Pour endiguer cette fuite incessante des ouvriers, Ford mit au point le système de rémunération qui lui vaut parfois la réputation imméritée de patron « social ». Il proposa des salaires de cinq dollars par jour, le double de ce qui se pratiquait alors, et fidélisa ses ouvriers. Leur assiduité et leur discipline permirent d'augmenter la productivité. Leur pouvoir d'achat augmenta. Et bientôt Ford put se vanter de ce que ses ouvriers devenaient les acheteurs des automobiles qu'ils produisaient, ce qui, en théorie du moins, évitait tout risque de surproduction. En réalité, il était autant qu'un autre dépendant du marché. On le vit bien lors de la crise de 1929, où il licencia en masse les ouvriers dont il se disait si fier.

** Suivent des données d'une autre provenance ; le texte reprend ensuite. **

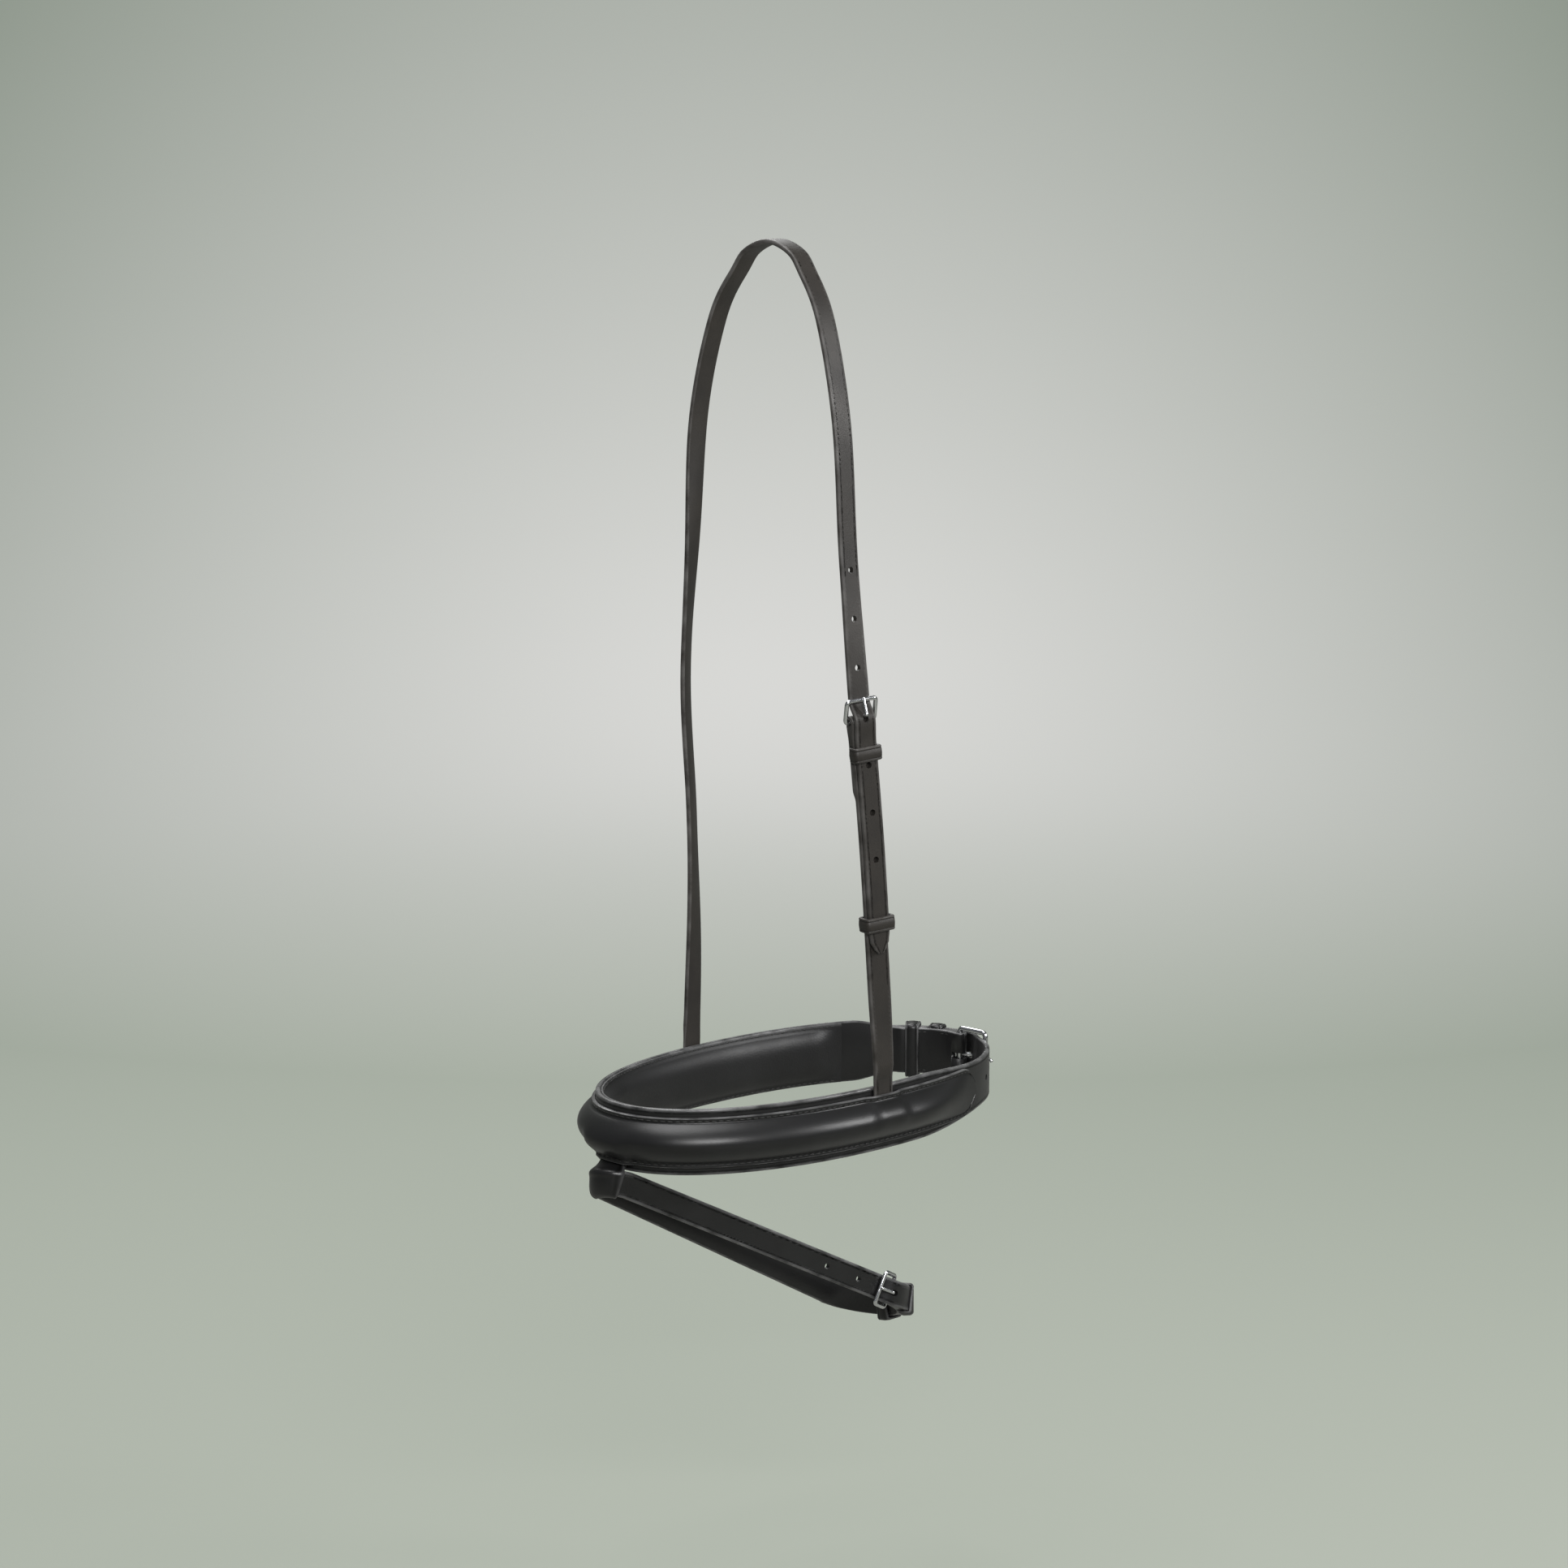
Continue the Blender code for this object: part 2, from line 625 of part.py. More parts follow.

Non seulement Ford était un patron âpre au gain et hostile aux syndicats, mais en plus c'était un antisémite militant, qui dénonça dans ses livres et articles le « complot international des Juifs » et que Hitler cita dans Mein Kampf.

Ce patron de combat mit au point un flicage permanent, dans ses usines et à l'extérieur. Ses mouchards vérifiaient que les salariés ne dépensaient pas leur argent à boire ou à jouer. Contre les marches de chômeurs, il fit donner les lances à incendie et même, en 1932, les mitraillettes, faisant quatre morts et vingt blessés. En 1937 Walter Reuther, le futur président du syndicat de l'automobile, l'UAW, fut tabassé par ses nervis pour avoir voulu distribuer un tract à la porte de l'usine de Red River : il avait l'autorisation de la mairie, mais pas celle d'Henry Ford, le véritable maître de la ville.

Car Ford tint bon même face à la grande vague de luttes et d'occupations d'usines de 1936-1937. Il ne plia qu'en 1941, à la veille de Pearl Harbor et de l'entrée en guerre des États-Unis, au terme d'une grève de dix jours qui l'obligea à accepter des élections syndicales. Mais alors le plein emploi était de retour, grâce à la guerre en Europe, et les salaires n'étaient pas plus élevés à Ford qu'ailleurs. Ford fit un virage complet, n'embaucha que des travailleurs syndiqués, et grâce à cela put rafler d'énormes commandes de l'État. Car la seule politique « sociale » que Ford comprenait était celle qui alimentait ses profits.